Il y avait pourtant un peu de place en début de match puisque c’est bel et bien Dimitrov qui a obtenu la première balle de break de la partie, à 2-1, face à un Sinner encore en recherche de sa première balle de service. Il l’a manquée, en sortant de peu une accélération de coup droit décroisée somme toute jouable. Et il l’a vivement regretté puisqu’il s’est fait lui-même breaker dans la foulée et n’a plus eu, de son côté, la moindre opportunité du match.
Un match dans lequel les vases communicants auront tourné à plein régime. Mis en confiance par ce début de match disputé qui a tourné dans son sens, l’Italien s’est mis à jouer de mieux en mieux, à mesure que Dimitrov, lui, se mettait à coincer, de plus en plus largement au fil des jeux. Malgré le soutien du public et malgré quelques étincelles aussi somptueuses que sporadiques, le Bulgare s’est montré moins inspiré dans ses choix et moins précis que durant le reste de son tournoi.

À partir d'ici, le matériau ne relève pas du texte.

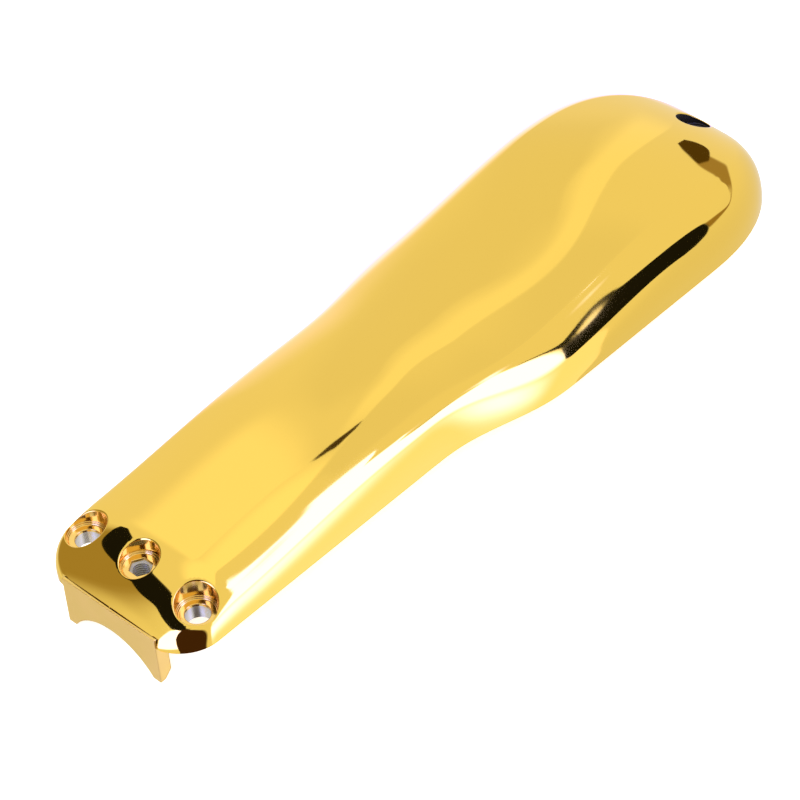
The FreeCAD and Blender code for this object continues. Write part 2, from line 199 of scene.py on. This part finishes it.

En témoignent ces 23 fautes directes contre seulement 9 pour Sinner, véritable mur et affûté comme un avion de chasse, au point qu’on crut parfois voir en lui des réminiscences de Novak Djokovic. Notamment quand il frappa ce passing de revers long de ligne en bout de course, appuis ouverts et en glissant, pour s’adjuger le premier set sur un deuxième break.
Si Jannik construit d’habitude ses victoires en détruisant les défenses adverses, il a plutôt été cette fois un monstre de stabilité pour empêcher son adversaire de peindre ses chefs d’œuvre sur toile comme il en a l’habitude. Impérial derrière sa première balle (88% de points gagnés) et solide comme un roc en passing, il a souvent cueilli Dimitrov au filet (7/13) et l’a surtout empêché de monter plus que de raison.
Ce dernier y a un peu perdu son latin et s’est mis à cafouiller ses options tactiques. Son revers slicé, loué jusque là, était inhabituellement flottant et beaucoup moins efficace qu’il ne l’avait été contre Zverev et Alcaraz. C’est sans doute parce qu’il s’en est rendu compte que Dimitrov l’a beaucoup moins utilisé que lors de ses matches précédents (22% de slices contre 52% jusqu’à présent à Miami).
Sa dernière chance de salut est arrivée lorsqu’il a obtenu deux balles de 2-2 dans le deuxième set. Il a alors encaissé six points d’affilée, un nouveau break et un véritable KO technique. Les trois derniers jeux ne furent qu’une lente exécution entre un Grigor Dimitrov qui a rapidement baissé les bras et un Jannik Sinner qui n’a jamais tremblé au moment d’aller cueillir son Graal.
“Cela restera, globalement, un tournoi très positif pour moi”, voulait retenir le vaincu en conférence de presse. “Jannik a joué un tennis incroyable et c’est assez impressionnant de le voir évoluer à ce niveau. La prochaine fois, peut-être, j’essaierai autre chose. Mais aujourd’hui, je n’ai juste pas réussi à me hisser à son niveau. J’ai hâte, désormais, de passer à la terre battue.”
Là où je me suis le plus amélioré, c’est sur le plan physique. Quand vous vous savez capable de jouer à un certain niveau pendant des heures, ça aide.
Jannik Sinner
“”Là où je me suis le plus amélioré, c’est sur le plan physique”, a commenté pour sa part Sinner quand on lui a demandé ce qui faisait la différence entre le joueur déjà excellent qu’il était avant et le champion dominateur qu’il est désormais. “Quand vous vous savez capable de jouer à un certain niveau pendant des heures, ça aide. J’ai également progressé au service. Pouvoir se procurer des points gratuits après un long rallye, ça aussi, ça aide. Et puis, sur le plan tactique, j’ai appris à affronter certains types de joueur. Je dois tous ces progrès à mes coaches, Simone (Vagnozzi) et Darren (Cahill), qui font un travail incroyable avec moi. La combinaison des deux fonctionne parfaitement.”
Avec un 13ème titre ATP, Jannik Sinner assoit accessoirement encore un peu plus son statut de joueur italien le plus titré de l’ère Open. La seule question qui se pose désormais est : peut-il maintenir la même cadence sur terre battue, surface où il a été (un peu) moins bon qu’ailleurs jusqu’à présent ? Si oui, vu le nombre de points relativement faible qu’il aura à y défendre comparativement à ses rivaux, alors la place de numéro 1 mondial pourrait ne plus être qu’une question de semaines. Surtout si Novak Djokovic ne reprend pas le fil d’une domination interrompue lors d’un premier trimestre 2024 qui aura décidément changé la face du tennis mondial.